History shows where this leads, and it isn't pretty. When institutional constraints fail completely, raw power becomes the only arbiter. The remains of the Roman Republic preserved the forms of democratic institutions long after they'd been hollowed out – the Senate still met, consuls were still elected, the forms were maintained even as emperors wielded absolute power. We're watching the same process accelerate in real time.

Some suggest we might reach a new equilibrium – a kind of post-modern institutional arrangement where we maintain the forms of democratic governance while being openly cynical about power realities. This is magical thinking.

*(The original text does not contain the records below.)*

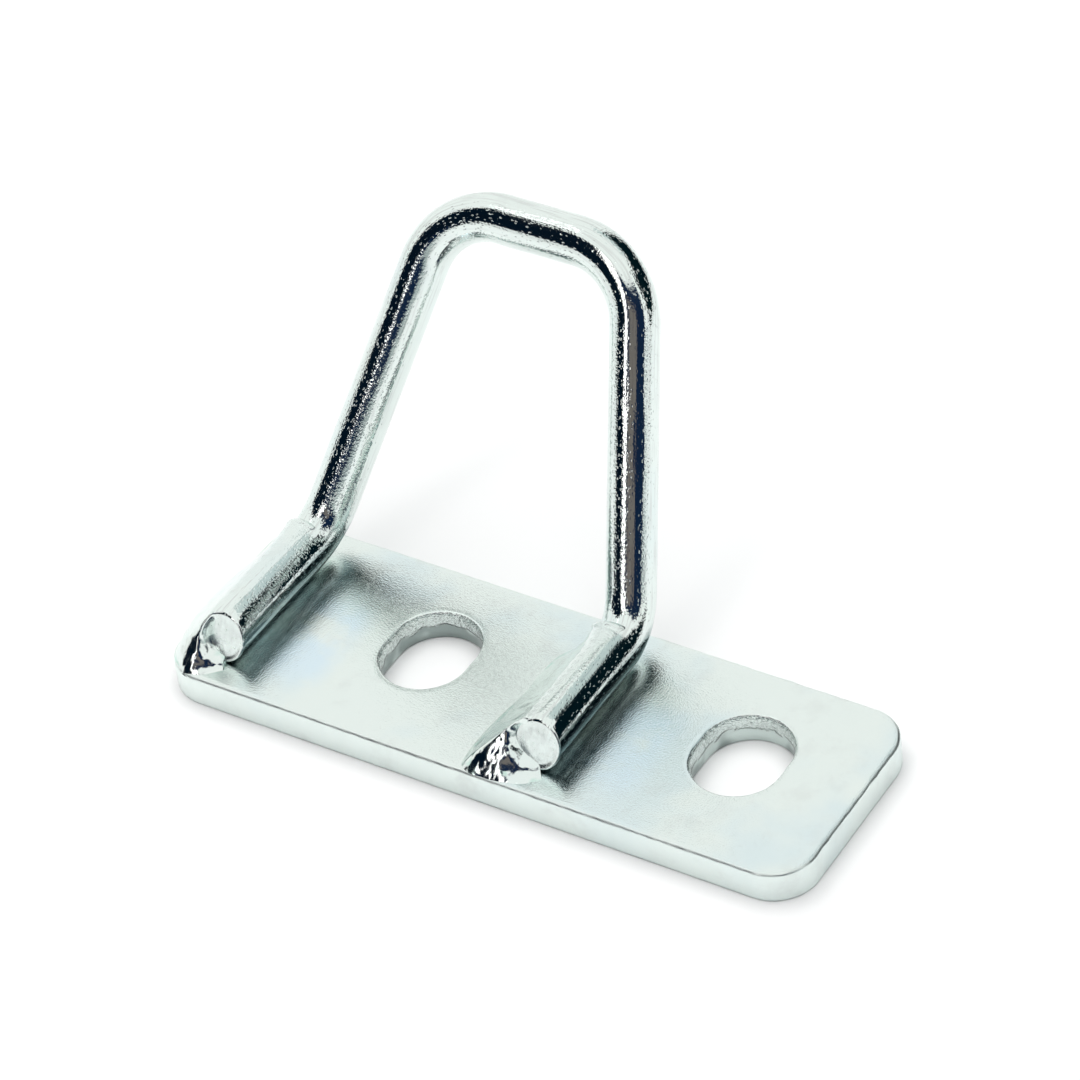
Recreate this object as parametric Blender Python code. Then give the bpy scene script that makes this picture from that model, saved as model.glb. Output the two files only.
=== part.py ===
"""Welded pad eye: a slotted flat-bar base plate and a bent round-bar loop, welded by its two feet.

The frame is metres with +Z up. The origin is the centre of the plate's underside, X runs along
the plate, and the loop rises from the +Y side of the plate and leans out over that edge.
"""
import math

import bmesh
import bpy
from mathutils import Vector

MM = 0.001
GAP = 0.3 * MM                      # clearance left between pieces that touch

# Base plate
PLATE_LENGTH = 88.0 * MM
PLATE_WIDTH = 30.0 * MM
PLATE_THICKNESS = 4.2 * MM
PLATE_CORNER_RADIUS = 5.6 * MM
PLATE_EDGE_ROUND = 0.4 * MM
SLOT_WIDTH = 11.2 * MM              # along X
SLOT_LENGTH = 13.6 * MM             # along Y
SLOT_CENTRES_X = (-14.8 * MM, 28.2 * MM)
SLOT_CENTRE_Y = 1.4 * MM

# Round bar loop, measured on the bar's centre line
BAR_DIAMETER = 6.1 * MM
LOOP_CENTRE_X = -14.4 * MM
LOOP_BASE_WIDTH = 44.0 * MM         # between the two feet
LOOP_TOP_WIDTH = 26.3 * MM          # between the top corners, before they are rounded
LOOP_SIDE_LENGTH = 43.5 * MM        # from foot corner to top corner, square to the top bar
LOOP_LEAN = math.radians(32)        # from upright, towards +Y
FOOT_CORNER_Y = 11.4 * MM
FOOT_END_Y = -9.6 * MM
FOOT_END_SLANT = 0.45               # the sheared end reaches this much further at the bottom
FOOT_BEND_RADIUS = 7.5 * MM
TOP_BEND_RADIUS = 9.6 * MM
BAR_SIDES = 24
BEND_STEPS = 10

# Weld beads: one along the -X side of each foot, one over the left part of its cut end.
# These are in millimetres, from the bar's axis towards -X, and each list runs from back to front.
BEAD_STEPS = 5                      # facets across a bead's face
BEAD_JOINT_Y = -8.1                 # where a side bead meets its end bead
LEFT_TOES = (5.0, 6.6, 7.2, 7.2, 6.0, 3.6)
RIGHT_TOES = (5.0, 7.6, 8.6, 8.8, 8.6, 8.0)
LEFT_BULGE = 1.5
RIGHT_BULGE = 0.5

ZINC_BRIGHT = (0.80, 0.84, 0.83, 1.0)
ZINC_SATIN = (0.74, 0.80, 0.78, 1.0)
ZINC_ON_WELD = (0.70, 0.74, 0.72, 1.0)

BAR_RADIUS = BAR_DIAMETER / 2
BAR_AXIS_Z = PLATE_THICKNESS + GAP + BAR_RADIUS
BEAD_BOTTOM_Z = PLATE_THICKNESS + GAP


def clear_scene():
    for obj in list(bpy.data.objects):
        bpy.data.objects.remove(obj, do_unlink=True)


def make_material(name, colour, roughness):
    material = bpy.data.materials.new(name)
    material.use_nodes = True
    shader = material.node_tree.nodes["Principled BSDF"]
    shader.inputs["Base Color"].default_value = colour
    shader.inputs["Roughness"].default_value = roughness
    shader.inputs["Metallic"].default_value = 1.0
    return material


def add_object(name, bm, material=None, sharp_angle=35):
    bmesh.ops.recalc_face_normals(bm, faces=bm.faces)
    mesh = bpy.data.meshes.new(name)
    bm.to_mesh(mesh)
    bm.free()
    mesh.shade_smooth()
    mesh.set_sharp_from_angle(angle=math.radians(sharp_angle))
    obj = bpy.data.objects.new(name, mesh)
    bpy.context.collection.objects.link(obj)
    if material is not None:
        mesh.materials.append(material)
    return obj


def hide_cutter(obj):
    obj.hide_render = True
    obj.display_type = "WIRE"
    return obj


def cut(obj, cutter):
    boolean = obj.modifiers.new("Cut " + cutter.name, "BOOLEAN")
    boolean.operation = "DIFFERENCE"
    boolean.solver = "EXACT"
    boolean.object = cutter


def extrude_outline(outline, bottom, top):
    """A prism over a closed XY outline, from one height to another."""
    bm = bmesh.new()
    base = bm.faces.new([bm.verts.new((x, y, bottom)) for x, y in outline])
    raised = bmesh.ops.extrude_face_region(bm, geom=[base])["geom"]
    lifted = [item for item in raised if isinstance(item, bmesh.types.BMVert)]
    bmesh.ops.translate(bm, verts=lifted, vec=(0, 0, top - bottom))
    return bm


def rounded_box_outline(width, length, radius, steps, centre=(0.0, 0.0)):
    """Corner arcs of a rounded rectangle, anticlockwise; half the width as radius makes a slot."""
    points = []
    for quarter, (side_x, side_y) in enumerate(((1, 1), (-1, 1), (-1, -1), (1, -1))):
        arc_x = centre[0] + side_x * (width / 2 - radius)
        arc_y = centre[1] + side_y * (length / 2 - radius)
        for step in range(steps + 1):
            angle = math.radians(90) * (quarter + step / steps)
            point = (arc_x + radius * math.cos(angle), arc_y + radius * math.sin(angle))
            if not points or math.dist(point, points[-1]) > 1e-6:
                points.append(point)
    if math.dist(points[0], points[-1]) < 1e-6:
        points.pop()
    return points


def make_base_plate(material):
    outline = rounded_box_outline(PLATE_LENGTH, PLATE_WIDTH, PLATE_CORNER_RADIUS, 8)
    plate = add_object("base_plate", extrude_outline(outline, 0.0, PLATE_THICKNESS), material)
    rounding = plate.modifiers.new("Rolled edge", "BEVEL")
    rounding.width = PLATE_EDGE_ROUND
    rounding.segments = 2
    rounding.limit_method = "ANGLE"
    rounding.angle_limit = math.radians(50)
    for number, centre_x in enumerate(SLOT_CENTRES_X, start=1):
        slot = rounded_box_outline(SLOT_WIDTH, SLOT_LENGTH, SLOT_WIDTH / 2, 10, (centre_x, SLOT_CENTRE_Y))
        punch = extrude_outline(slot, -PLATE_THICKNESS, 2 * PLATE_THICKNESS)
        cut(plate, hide_cutter(add_object(f"slot_punch_{number}", punch)))
    return plate


def loop_corners():
    """Centre-line corners from the left foot's end, over the top, to the right foot's end."""
    rise = LOOP_SIDE_LENGTH * math.cos(LOOP_LEAN)
    reach = LOOP_SIDE_LENGTH * math.sin(LOOP_LEAN)
    half = [
        (LOOP_BASE_WIDTH / 2, FOOT_END_Y, BAR_AXIS_Z),
        (LOOP_BASE_WIDTH / 2, FOOT_CORNER_Y, BAR_AXIS_Z),
        (LOOP_TOP_WIDTH / 2, FOOT_CORNER_Y + reach, BAR_AXIS_Z + rise),
    ]
    left = [Vector((LOOP_CENTRE_X - x, y, z)) for x, y, z in half]
    right = [Vector((LOOP_CENTRE_X + x, y, z)) for x, y, z in reversed(half)]
    return left + right


def rounded_path(corners, radii):
    """The corner points with each inner corner swapped for an arc of its radius."""
    path = [corners[0]]
    for before, corner, after, radius in zip(corners, corners[1:], corners[2:], radii):
        back = (before - corner).normalized()
        ahead = (after - corner).normalized()
        half_angle = back.angle(ahead) / 2
        centre = corner + (back + ahead).normalized() * radius / math.sin(half_angle)
        start = corner + back * radius / math.tan(half_angle) - centre
        turn = math.pi - 2 * half_angle
        for step in range(BEND_STEPS + 1):
            angle = turn * step / BEND_STEPS
            path.append(centre + start * math.cos(angle) - back * radius * math.sin(angle))
    path.append(corners[-1])
    return path


def sweep_round_bar(path, radius, end_slant=0.0):
    """A solid round bar along a path, its rings carried along without twist."""
    bm = bmesh.new()
    rings = []
    side = Vector((1, 0, 0))
    for index, point in enumerate(path):
        before = path[max(index - 1, 0)]
        after = path[min(index + 1, len(path) - 1)]
        tangent = ((point - before).normalized() + (after - point).normalized()).normalized()
        side = (side - tangent * side.dot(tangent)).normalized()
        other = tangent.cross(side)
        slant = end_slant if index in (0, len(path) - 1) else 0.0
        ring = []
        for step in range(BAR_SIDES):
            angle = math.tau * step / BAR_SIDES
            place = point + radius * (side * math.cos(angle) + other * math.sin(angle))
            place.y += slant * (place.z - point.z)
            ring.append(bm.verts.new(place))
        rings.append(ring)
    for ring, following in zip(rings, rings[1:]):
        for step in range(BAR_SIDES):
            ahead = (step + 1) % BAR_SIDES
            bm.faces.new((ring[step], ring[ahead], following[ahead], following[step]))
    bm.faces.new(rings[0])
    bm.faces.new(reversed(rings[-1]))
    return bm


def make_wire_loop(material):
    radii = (FOOT_BEND_RADIUS, TOP_BEND_RADIUS, TOP_BEND_RADIUS, FOOT_BEND_RADIUS)
    path = rounded_path(loop_corners(), radii)
    return add_object("wire_loop", sweep_round_bar(path, BAR_RADIUS, FOOT_END_SLANT), material)


def foot_clearance(name, foot_x):
    """A hidden cutter: the foot's bar with the gap around it and past its cut end."""
    path = [Vector((foot_x, FOOT_END_Y - GAP, BAR_AXIS_Z)), Vector((foot_x, FOOT_CORNER_Y, BAR_AXIS_Z))]
    bar = sweep_round_bar(path, BAR_RADIUS + GAP, FOOT_END_SLANT)
    return hide_cutter(add_object(name, bar))


def bead_section(y, toe, inner, crest, bulge):
    """One slice of a bead: flat on the plate, a swelling face from toe to crest, then inwards.

    toe, inner and the crest's side are distances from the bar's axis towards -X.
    """
    crest_side, crest_height = crest
    points = [(inner, 0.0)]
    for step in range(BEAD_STEPS + 1):
        along = step / BEAD_STEPS
        swell = bulge * math.sin(math.pi * along)
        side = toe + (crest_side - toe) * along + swell * 0.6
        height = crest_height * along + swell * 0.8
        points.append((side, height))
    points.append((inner, crest_height))
    return [(side * MM, y * MM, height * MM) for side, height in points]


def make_weld_bead(name, foot_x, sections, material, clearance):
    """Skins the slices into one closed bead beside the foot at foot_x."""
    bm = bmesh.new()
    rings = []
    for section in sections:
        ring = [bm.verts.new((foot_x - side, y, BEAD_BOTTOM_Z + height)) for side, y, height in section]
        rings.append(ring)
    count = len(rings[0])
    for ring, following in zip(rings, rings[1:]):
        for step in range(count):
            ahead = (step + 1) % count
            bm.faces.new((ring[step], ring[ahead], following[ahead], following[step]))
    bm.faces.new(rings[0])
    bm.faces.new(reversed(rings[-1]))
    bead = add_object(name, bm, material)
    cut(bead, clearance)
    return bead


def make_foot_welds(side_name, foot_x, toes, bulge, material):
    """The side bead and the end bead of one foot; toes are the bead's widths from back to front."""
    clearance = foot_clearance(side_name + "_foot_clearance", foot_x)
    start, middle, wide, joint, corner, front = toes
    side_sections = [
        bead_section(7.4, start, 0.4, (1.8, 3.2), 0.3),
        bead_section(4.5, middle, 0.4, (1.6, 5.2), bulge * 0.5),
        bead_section(-1.0, middle, 0.4, (1.4, 5.6), bulge * 0.8),
        bead_section(-5.0, wide, 0.4, (1.5, 5.7), bulge),
        bead_section(BEAD_JOINT_Y, joint, 0.4, (1.6, 5.6), bulge),
    ]
    make_weld_bead(side_name + "_side_weld", foot_x, side_sections, material, clearance)
    end_sections = [
        bead_section(BEAD_JOINT_Y - GAP / MM, joint, -0.6, (1.6, 5.5), bulge),
        bead_section(-11.0, joint, -1.2, (1.4, 4.2), bulge * 0.8),
        bead_section(-12.8, corner, -0.8, (1.8, 2.2), bulge * 0.6),
        bead_section(-14.6, front, 0.2, (2.4, 0.5), 0.1),
    ]
    make_weld_bead(side_name + "_end_weld", foot_x, end_sections, material, clearance)


def main():
    clear_scene()
    make_base_plate(make_material("Satin zinc", ZINC_SATIN, 0.35))
    make_wire_loop(make_material("Bright zinc", ZINC_BRIGHT, 0.16))
    weld_finish = make_material("Zinc on weld", ZINC_ON_WELD, 0.24)
    left_x = LOOP_CENTRE_X - LOOP_BASE_WIDTH / 2
    right_x = LOOP_CENTRE_X + LOOP_BASE_WIDTH / 2
    make_foot_welds("left", left_x, LEFT_TOES, LEFT_BULGE, weld_finish)
    make_foot_welds("right", right_x, RIGHT_TOES, RIGHT_BULGE, weld_finish)


main()
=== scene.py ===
"""Finished surfaces and studio for a welded pad eye, laid out as an add-on and run as a script.

The solid model fixes every size and place. Each piece here stands for one or more of its solids:
the slotted plate, the bent round bar and the weld beads, all in bright zinc over steel.
"""
import math
from bisect import bisect_left

import bmesh
import bpy
from mathutils import Matrix, Vector, noise


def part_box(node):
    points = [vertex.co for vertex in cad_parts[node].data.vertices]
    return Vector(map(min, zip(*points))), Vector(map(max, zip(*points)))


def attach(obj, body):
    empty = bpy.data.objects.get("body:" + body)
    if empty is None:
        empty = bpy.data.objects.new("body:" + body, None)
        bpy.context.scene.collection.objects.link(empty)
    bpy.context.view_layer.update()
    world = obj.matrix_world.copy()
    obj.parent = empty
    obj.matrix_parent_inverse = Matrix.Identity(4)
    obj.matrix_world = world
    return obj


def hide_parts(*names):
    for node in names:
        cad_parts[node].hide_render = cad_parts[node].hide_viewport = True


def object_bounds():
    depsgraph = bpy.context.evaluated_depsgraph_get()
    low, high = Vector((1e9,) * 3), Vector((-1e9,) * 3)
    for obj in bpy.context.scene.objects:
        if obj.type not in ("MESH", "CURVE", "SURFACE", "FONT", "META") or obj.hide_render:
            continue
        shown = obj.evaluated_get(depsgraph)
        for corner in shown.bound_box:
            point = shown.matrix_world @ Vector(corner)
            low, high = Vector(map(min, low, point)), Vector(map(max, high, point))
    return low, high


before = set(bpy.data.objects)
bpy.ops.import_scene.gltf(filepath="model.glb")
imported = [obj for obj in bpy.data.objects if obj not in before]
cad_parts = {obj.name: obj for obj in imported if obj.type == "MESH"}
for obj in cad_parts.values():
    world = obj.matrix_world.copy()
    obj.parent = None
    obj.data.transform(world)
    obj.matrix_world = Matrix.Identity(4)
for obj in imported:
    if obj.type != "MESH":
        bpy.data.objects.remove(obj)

bl_info = {
    "name": "Pad Eye Studio",
    "version": (1, 0, 0),
    "blender": (4, 5, 0),
    "location": "View3D > Sidebar > Pad Eye",
    "description": "Builds the plated surfaces of a welded pad eye around its solid model",
    "category": "Mesh",
}

MM = 0.001
BODY = "root"
CAD_LOW, CAD_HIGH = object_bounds()
PLATE_LOW, PLATE_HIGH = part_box("base_plate")
LOOP_LOW, LOOP_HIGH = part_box("wire_loop")
PLATE_TOP = PLATE_HIGH.z


# ---- Settings ----

def length_setting(name, description, default):
    return bpy.props.FloatProperty(
        name=name, description=description, default=default, min=0.0, unit="LENGTH", precision=5)


def angle_setting(name, description, degrees):
    return bpy.props.FloatProperty(
        name=name, description=description, default=math.radians(degrees), unit="ROTATION")


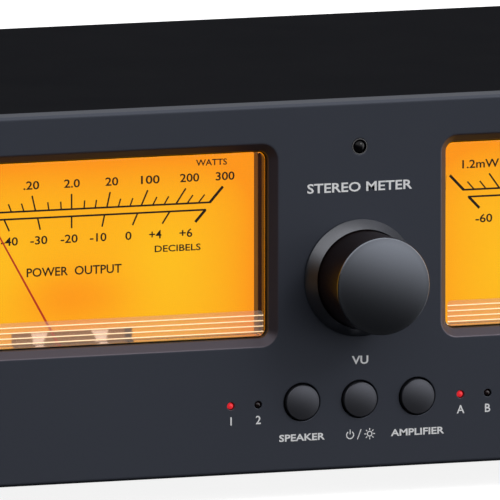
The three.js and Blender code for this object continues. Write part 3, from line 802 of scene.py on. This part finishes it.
def row_of(name, mesh, material, start, step, count):
    tree, sockets, source = row_tree(name, mesh, material)
    values = {"Count": count, "Start": [v * MM for v in start], "Step": [v * MM for v in step]}
    return grown(name, tree, sockets, values, source)


def cover_ribs(side):
    """Four half-round ribs moulded across the cover's face, over the frosted strip."""
    length = WINDOW_WIDTH - 2 * WINDOW_BEVEL - 1.6
    # The ribs carry the cream finish with its painted highlight and glow.
    mesh = row_of(f"{side}_ribs", rib_bar(length, 0.135), RIB_PLASTIC_PAINTED_GLOW, (METERS[side], COVER_FACE - 0.105, RIBS_TOP),
                  (0, 0, -RIB_PITCH), RIB_COUNT)
    settle(f"{side}_cover_ribs", smoothed(mesh, 50), None, "chassis")


def notched(x, width, low, high):
    """The dial's outline: a plain rectangle with a notch at the bottom where the movement shows."""
    half = width / 2
    return [(x + half, low), (x + half, high), (x - half, high), (x - half, low), (x - NOTCH_HALF, low),
            (x - NOTCH_HALF, NOTCH_TOP), (x + NOTCH_HALF, NOTCH_TOP), (x + NOTCH_HALF, low)]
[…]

Once institutional fictions collapse entirely, you can't maintain their beneficial functions through theatrical performance alone. The constraining effect is gone.

The death of plausible deniability might be inevitable in an age of radical transparency and tribal polarization. But we shouldn't celebrate this collapse or pretend it's a natural evolution. The Alito-Trump call exemplifies a conscious choice by those in power to abandon even the pretense of institutional integrity. They're betting that raw power will serve them better than maintained fictions.

The question isn't whether more such incidents will occur – they absolutely will. The question is whether democracy can survive their accumulating weight. Every time a powerful actor openly flouts institutional norms without consequence, we move closer to a system where power alone dictates outcomes. Unless we find a way to rebuild institutional integrity – not just its outward forms but its actual constraining function – we're watching the end of the American experiment in real time.

The tragedy is that by the time most people recognize what's been lost, it will be too late to recover. Institutional legitimacy, once shattered, can't be easily rebuilt. The Alito-Trump call isn't just a scandal – it's a harbinger of the chaos to come.